Least-privilege all the way through: the Lambda gets s3vectors:QueryVectors (not PutVectors) on the specific index ARN, not * (the IAM policy uses arn:aws:s3vectors:REGION:ACCOUNT:bucket/BUCKET/index/INDEX), only the Data API verbs on the one Aurora cluster ARN, and only GetSecretValue on the one secret ARN. For OpenSearch Serverless, IAM's coarser (aoss:APIAccessAll is the only data-plane action AOSS exposes), so the real least-privilege lives in the data access policy. Ours grants only the verbs the benchmarker actually needs - the Lambda doesn't need write or admin permissions on indexes:

resource "aws_opensearchserverless_access_policy" "data" {
  name = "${var.name_prefix}-data-${var.suffix}"
  type = "data"
  policy = jsonencode([{
    Rules = [
      {
        Resource     = ["collection/${local.collection_name}"]
        Permission   = ["aoss:DescribeCollectionItems"]
        ResourceType = "collection"
      },
      {
        Resource     = ["index/${local.collection_name}/*"]
        Permission   = ["aoss:DescribeIndex", "aoss:ReadDocument"]
        ResourceType = "index"
      },
    ]
    Principal = [var.benchmarker_role_arn]
  }])
}

The repo data policy is slightly broader because the loader scripts need create/write to bootstrap the index; in production you'd split that into a separate principal that only runs at ingest time. The full IAM document is in infrastructure/modules/benchmarker/main.tf, and the access policy is in infrastructure/modules/opensearch/main.tf.

The embedding pipeline: 50,000 storm-event narratives

For an apples-to-apples comparison the same vectors have to land in all four stores. The corpus is 50,000 short weather-event narratives - a procedurally-generated dataset that lives in demo/src/vector_demo/corpus.py and was written specifically for this repo. The seed is fixed, so two clones produce the same vectors.

A sample doc looks like this:

At 14:33 UTC, a supercell with rotating mesocyclone moved through Topeka.
Observers reported the storm tore the roof off a metal-framed warehouse.
Storm total: 2.4 in of precipitation; peak gust 87 mph. No fatalities reported.

That's deliberately not a wine-review or product-description dataset. Every public S3 Vectors / pgvector tutorial uses one of those.

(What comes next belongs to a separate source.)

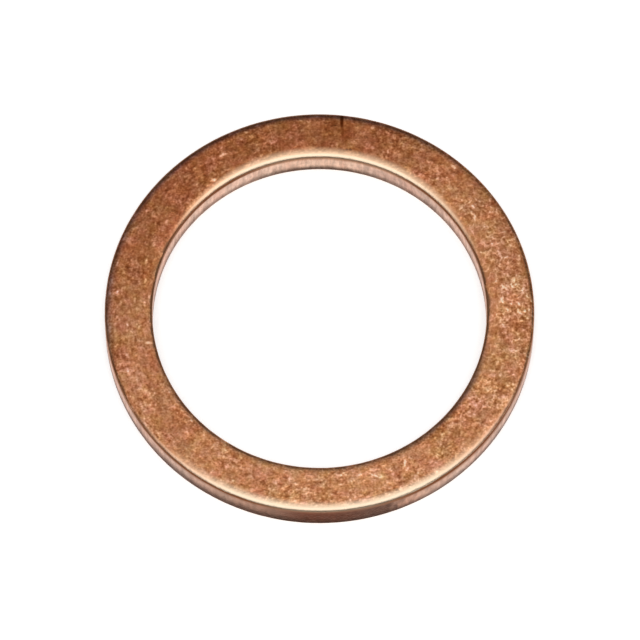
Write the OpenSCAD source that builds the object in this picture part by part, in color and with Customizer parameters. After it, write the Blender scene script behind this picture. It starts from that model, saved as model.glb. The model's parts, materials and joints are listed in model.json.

We want the embeddings to be on something the model has never seen exactly before.

Embedding runs against Titan V2:

@retry(stop=stop_after_attempt(6), wait=wait_exponential_jitter(initial=0.5, max=30))
def _invoke(client, text: str, dim: int) -> list[float]:
    body = json.dumps({"inputText": text, "dimensions": dim, "normalize": True})
    resp = client.invoke_model(modelId=MODEL_ID, body=body)
    return json.loads(resp["body"].read())["embedding"]

50,000 docs × ~40 input tokens each = 2M tokens at $0.02/1M = $0.04 to embed the entire corpus. Embedding is essentially free at this scale.

Each loader is a small Python file. The S3 Vectors loader is the most concise because the API batches up to 500 vectors per call:

@retry(stop=stop_after_attempt(6), wait=wait_exponential_jitter(initial=0.5, max=30))
def _put(client, bucket: str, index: str, vectors: list[dict]) -> None:
    client.put_vectors(
        vectorBucketName=bucket,
        indexName=index,
        vectors=vectors,
    )

A vector looks like:

{
    "key": "d0042131-3f8b...",
    "data": {"float32": [0.0231, -0.0117, ...]},
    "metadata": {"text": "At 14:33 UTC, a supercell..."},
}

Aurora is one INSERT ... ON CONFLICT DO NOTHING per batch against the Data API. OpenSearch is helpers.streaming_bulk against the AOSS endpoint signed with SigV4. Pinecone is index.upsert. The full loaders are about 60 lines each.

Latency in the wild

Once the data's loaded, the harness runs the canonical query set against each store for ten iterations with top_k=10, discards the first iteration as warmup, and captures wall-clock latency from inside the benchmarker Lambda (so the numbers include the SDK / HTTPS / parsing stack a real application would also pay). The load is 50K vectors, dim=1024, run from an arm64 Lambda in us-east-1 against stores in the same region. The Pinecone row is from a separate make bench --include-pinecone run against the free Starter tier; Pinecone's data plane lives outside AWS, so its latencies include the public-internet round-trip to Pinecone's edge.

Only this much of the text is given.